Amor fieramente humano

Hubo aplausos. Muchos. Y también bravos. Y ojos lacrimosos. De todo. Concha Velasco pidió hablar. Se hizo el silencio en el Palacio Valdés. Explicó lo entusiasmada que estaba por haber trabajado "durante cerca de dos años" con un actor como Hugo Aritméndiz, su compañero sobre la escena, su "hijo" ficticio con síndrome de Down. Y entonces hubo más aplausos, más bravos y más ojos lacrimosos.

Cuando Concha Velasco sale a escena, los espectadores se rinden. "Olivia y Eugenio" no iba a ser de otra manera. El público que llenó el Palacio Valdés anteanoche se desarmó por completo ante la actriz. Y ante Aritméndiz. "Olivia y Eugenio" es una comedia dramática que crece sobre los cimientos de la tristeza más aprehensible. Y aprehendidos quedaron todos los espectadores.

Natural.

Concha Velasco es una gigante, incluso cuando tiene que defender textos que no alcanzan su talento. Y el de "Olivia y Eugenio" fue uno de ellos. Es una pieza de esas que se construyen certeramente para levantar sonrisas, congojas y alguna lágrima. Pero nada más. Herbert Morote, el autor de "El guía del Hermitage", escribe un monólogo para una mujer de carácter que, de cuando en cuando, corta con intervenciones breves de su hijo.

Olivia (Concha Velasco) cuenta a los espectadores quién es, de dónde viene y qué le ha conducido a aquella noche que pretende que sea la última. Mientras declama su monólogo, su hijo Eugenio la escucha, sale de escena y se viste, vuelve a salir y vuelve a cambiarse de ropa y, tras un tercer cambio de ropa, se alcanza el clímax, nada sorprendente, pero lleno de congojas. El texto "Olivia y Eugenio" -entre lugares comunes y algún que otro "otrora"- tiene más de narrativo que de teatral. Y eso se nota. Se lo digo yo.

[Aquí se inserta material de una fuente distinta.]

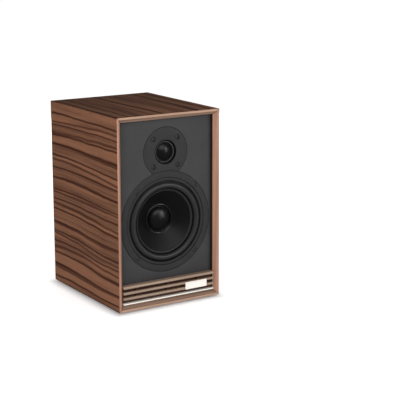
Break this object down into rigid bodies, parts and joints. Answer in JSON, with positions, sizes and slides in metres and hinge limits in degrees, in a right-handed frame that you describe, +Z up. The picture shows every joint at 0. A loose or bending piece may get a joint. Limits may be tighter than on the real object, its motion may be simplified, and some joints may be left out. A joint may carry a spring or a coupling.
{
  "type": "bookshelf speaker",
  "caption": "Two-way bookshelf speaker: mitred walnut cabinet, bevelled front rim, recessed black baffle, slatted foot rail, rear port and screw-down binding posts.",
  "frame": {"origin": "on the surface the feet stand on, under the middle of the cabinet", "axes": "+Z up, front faces -Y, +X to the right as seen from the front"},
  "size_m": [0.18, 0.216, 0.3],
  "materials": {
    "walnut_veneer": "satin walnut veneer",
    "rail_walnut": "satin walnut, lighter than the veneer",
    "baffle_paint": "satin charcoal paint on fibreboard",
    "black_paint": "flat black paint",
    "rear_paint": "black textured paint on fibreboard",
    "bright_trim": "satin silver",
    "driver_frame": "satin black powder coat",
    "satin_black_plastic": "satin black moulding",
    "gloss_black_plastic": "black moulding",
    "surround_rubber": "butyl rubber",
    "foot_rubber": "rubber pad",
    "gasket_foam": "closed-cell foam",
    "cone_polymer": "satin black polypropylene",
    "dome_silk": "coated black silk",
    "spider_cloth": "resin-dipped cotton",
    "coil_copper": "enamelled copper wire",
    "zinc_steel": "zinc plate",
    "ferrite": "sintered ferrite",
    "black_screw": "black oxide",
    "gold_plate": "gold-plated brass",
    "red_plastic": "red moulding",
    "tag_board": "phenolic sheet",
    "circuit_board": "green solder mask",
    "capacitor_film": "yellow film wrap",
    "resistor_ceramic": "cement",
    "cable_jacket": "red-brown sheath",
    "wadding_fibre": "polyester fibre"
  },
  "bodies": {
    "cabinet": {"accent_strip": "bright_trim", "acoustic_wadding": "wadding_fibre", "badge_plate": "bright_trim", "black_post": "gold_plate", "bottom_panel": "walnut_veneer", "crossover_board": "circuit_board", "crossover_capacitor": "capacitor_film", "crossover_inductor": "coil_copper", "crossover_resistor": "resistor_ceramic", "front_baffle": "baffle_paint", "front_left_foot": "foot_rubber", "front_right_foot": "foot_rubber", "input_cable": "cable_jacket", "left_side_panel": "walnut_veneer", "lower_slat": "rail_walnut", "port_tube": "gloss_black_plastic", "rear_left_foot": "foot_rubber", "rear_panel": "rear_paint", "rear_right_foot": "foot_rubber", "red_post": "gold_plate", "right_side_panel": "walnut_veneer", "slat_carrier": "black_paint", "terminal_cup": "gloss_black_plastic", "top_panel": "walnut_veneer", "top_rail": "rail_walnut", "tweeter_cable": "cable_jacket", "tweeter_faceplate": "satin_black_plastic", "tweeter_magnet": "ferrite", "tweeter_rear_chamber": "gloss_black_plastic", "tweeter_screw_1": "black_screw", "tweeter_screw_2": "black_screw", "tweeter_screw_3": "black_screw", "tweeter_screw_4": "black_screw", "tweeter_surround": "surround_rubber", "tweeter_top_plate": "zinc_steel", "tweeter_yoke": "zinc_steel", "upper_slat": "rail_walnut", "woofer_basket": "driver_frame", "woofer_cable": "cable_jacket", "woofer_gasket": "gasket_foam", "woofer_magnet": "ferrite", "woofer_screw_1": "black_screw", "woofer_screw_2": "black_screw", "woofer_screw_3": "black_screw", "woofer_screw_4": "black_screw", "woofer_spider": "spider_cloth", "woofer_surround": "surround_rubber", "woofer_terminal_strip": "tag_board", "woofer_top_plate": "zinc_steel", "woofer_trim_ring": "satin_black_plastic", "woofer_yoke": "zinc_steel"},
    "woofer_diaphragm": {"woofer_cone": "cone_polymer", "woofer_dust_cap": "cone_polymer", "woofer_voice_coil": "coil_copper"},
    "tweeter_diaphragm": {"tweeter_dome": "dome_silk", "tweeter_voice_coil": "coil_copper"},
    "red_collar_body": {"red_collar": "gold_plate"},
    "red_knob_body": {"red_knob": "red_plastic"},
    "black_collar_body": {"black_collar": "gold_plate"},
    "black_knob_body": {"black_knob": "gloss_black_plastic"}
  },
  "joints": [
    {"name": "woofer_stroke", "type": "slide", "parent": "cabinet", "child": "woofer_diaphragm", "axis": [0, -1, 0], "range_m": [-0.005, 0.005], "stiffness_N_per_m": 1000, "deforming": ["woofer_surround", "woofer_spider"]},
    {"name": "tweeter_stroke", "type": "slide", "parent": "cabinet", "child": "tweeter_diaphragm", "axis": [0, -1, 0], "range_m": [-0.0005, 0.0005], "stiffness_N_per_m": 800, "deforming": ["tweeter_surround"]},
    {"name": "red_collar_slide", "type": "slide", "parent": "cabinet", "child": "red_collar_body", "axis": [0, 1, 0], "range_m": [0, 0.004]},
    {"name": "red_knob_turn", "type": "hinge", "parent": "red_collar_body", "child": "red_knob_body", "pos_m": [0.014, 0.0935, 0.076], "axis": [0, 1, 0], "range_deg": [0, 1445]},
    {"name": "black_collar_slide", "type": "slide", "parent": "cabinet", "child": "black_collar_body", "axis": [0, 1, 0], "range_m": [0, 0.004]},
    {"name": "black_knob_turn", "type": "hinge", "parent": "black_collar_body", "child": "black_knob_body", "pos_m": [-0.014, 0.0935, 0.076], "axis": [0, 1, 0], "range_deg": [0, 1445]}
  ],
  "couplings": [
    {"joint": "red_knob_turn", "follows": "red_collar_slide", "rad_per_m": 6283.2},
    {"joint": "black_knob_turn", "follows": "black_collar_slide", "rad_per_m": 6283.2}
  ]
}
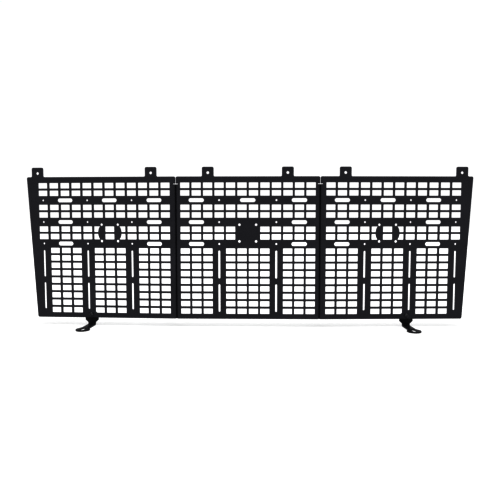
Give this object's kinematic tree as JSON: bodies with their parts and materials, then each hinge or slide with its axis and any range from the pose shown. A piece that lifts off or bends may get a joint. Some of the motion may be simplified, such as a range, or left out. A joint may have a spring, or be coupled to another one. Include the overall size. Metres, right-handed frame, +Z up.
{
  "type": "headache rack",
  "caption": "Low truck headache rack made of bolted flat webbing panels with a rectangular window grid, hanging tabs along the top and adjustable feet at the bottom.",
  "frame": {"origin": "on the floor under the middle of the overall width and depth, at the soles of the feet", "axes": "+X across the truck to the right seen from the bed; +Y to the back of the panels, where the seam flanges are; +Z up. The feet reach out to -Y"},
  "size_m": [1.4958, 0.1183, 0.535],
  "materials": {
    "powder_coat": "fine-textured satin black powder coat",
    "foot_coat": "smooth satin black powder coat",
    "bolt_steel": "black zinc plated, satin",
    "washer_steel": "black zinc plated, satin",
    "nut_steel": "black zinc plated, satin",
    "nylon": "black nylon, matt"
  },
  "bodies": {
    "rack": {"center_panel": "powder_coat", "left_panel": "powder_coat", "right_panel": "powder_coat", "left_seam_bolts": "bolt_steel", "left_seam_head_washers": "washer_steel", "left_seam_nut_washers": "washer_steel", "left_seam_nuts": "nut_steel", "left_seam_nut_rings": "nylon", "left_foot_bolt": "bolt_steel", "left_foot_washer": "washer_steel", "left_foot_nut": "nut_steel", "left_foot_nut_ring": "nylon", "right_seam_bolts": "bolt_steel", "right_seam_head_washers": "washer_steel", "right_seam_nut_washers": "washer_steel", "right_seam_nuts": "nut_steel", "right_seam_nut_rings": "nylon", "right_foot_bolt": "bolt_steel", "right_foot_washer": "washer_steel", "right_foot_nut": "nut_steel", "right_foot_nut_ring": "nylon"},
    "left_foot": {"left_foot": "foot_coat"},
    "right_foot": {"right_foot": "foot_coat"}
  },
  "joints": [
    {"name": "left_foot_height", "type": "slide", "parent": "rack", "child": "left_foot", "axis": [0, 0, 1], "range_m": [-0.004, 0.004]},
    {"name": "right_foot_height", "type": "slide", "parent": "rack", "child": "right_foot", "axis": [0, 0, 1], "range_m": [-0.004, 0.004]}
  ]
}
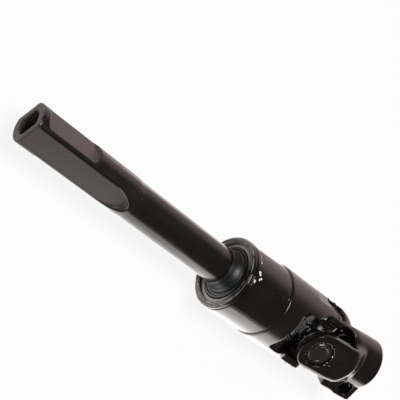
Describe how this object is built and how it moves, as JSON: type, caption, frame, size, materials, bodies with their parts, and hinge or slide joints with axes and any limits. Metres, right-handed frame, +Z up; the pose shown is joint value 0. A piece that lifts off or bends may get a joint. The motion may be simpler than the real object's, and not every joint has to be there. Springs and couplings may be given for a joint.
{
  "type": "steering shaft joint",
  "caption": "Lower steering shaft: hollow tube with a flatted end, rubber damper sleeve, needle-bearing universal joint and split clamp yoke.",
  "frame": {"origin": "on the shaft's axis, at the end face of its flatted tip", "axes": "+X along the shaft from its tip to the joint, +Z up as the part lies"},
  "size_m": [0.2585, 0.044, 0.0471],
  "materials": {
    "shaft_paint": "satin black paint on steel tube",
    "black_paint": "glossy black paint on steel",
    "cup_paint": "thin black paint over drawn steel",
    "dark_steel": "greasy dark forged steel",
    "steel": "ground steel",
    "rubber": "satin black rubber",
    "plastic": "natural nylon"
  },
  "bodies": {
    "coupling": {"cup_yoke": "black_paint", "damper_sleeve": "black_paint", "outer_ring": "steel", "rubber_isolator": "rubber", "bearing_cup_left": "cup_paint", "bearing_cup_right": "cup_paint", "needle_set_left": "steel", "needle_set_right": "steel", "thrust_pad_left": "plastic", "thrust_pad_right": "plastic"},
    "shaft": {"inner_shaft": "shaft_paint", "inner_bush": "steel", "stop_washer": "steel"},
    "cross": {"cross": "dark_steel", "trunnion_seal_left": "rubber", "trunnion_seal_right": "rubber", "trunnion_seal_upper": "rubber", "trunnion_seal_lower": "rubber"},
    "clamp": {"clamp_yoke": "black_paint", "bearing_cup_upper": "cup_paint", "bearing_cup_lower": "cup_paint", "needle_set_upper": "steel", "needle_set_lower": "steel", "thrust_pad_upper": "plastic", "thrust_pad_lower": "plastic"}
  },
  "joints": [
    {"name": "isolator_twist", "type": "hinge", "parent": "coupling", "child": "shaft", "pos_m": [0.146, 0, 0], "axis": [1, 0, 0], "range_deg": [-4, 4], "stiffness_Nm_per_rad": 50},
    {"name": "cross_swing", "type": "hinge", "parent": "coupling", "child": "cross", "pos_m": [0.21138, 0.00068, 0.00029], "axis": [-0.0227, 0.7312, 0.6818], "range_deg": [-25.5, 40.5]},
    {"name": "yoke_swing", "type": "hinge", "parent": "cross", "child": "clamp", "pos_m": [0.21138, 0.00068, 0.00029], "axis": [-0.1305, -0.6783, 0.7231], "range_deg": [-40.6, 25.4]}
  ]
}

Concha Velasco es capaz de sostener ella sola una función con la gravedad que dan las tablas. Sin embargo, lo fantástico no fue ella, fue ver cómo un director como José Carlos Plaza supo mover a sus dos actores sobre una escena llena de puertas, con focos que iluminan y subrayan una relación de amor entre una madre y su hijo del alma. Todo con el objetivo final (y cumplido) de recaudar aplausos, bravos y ojos lacrimosos.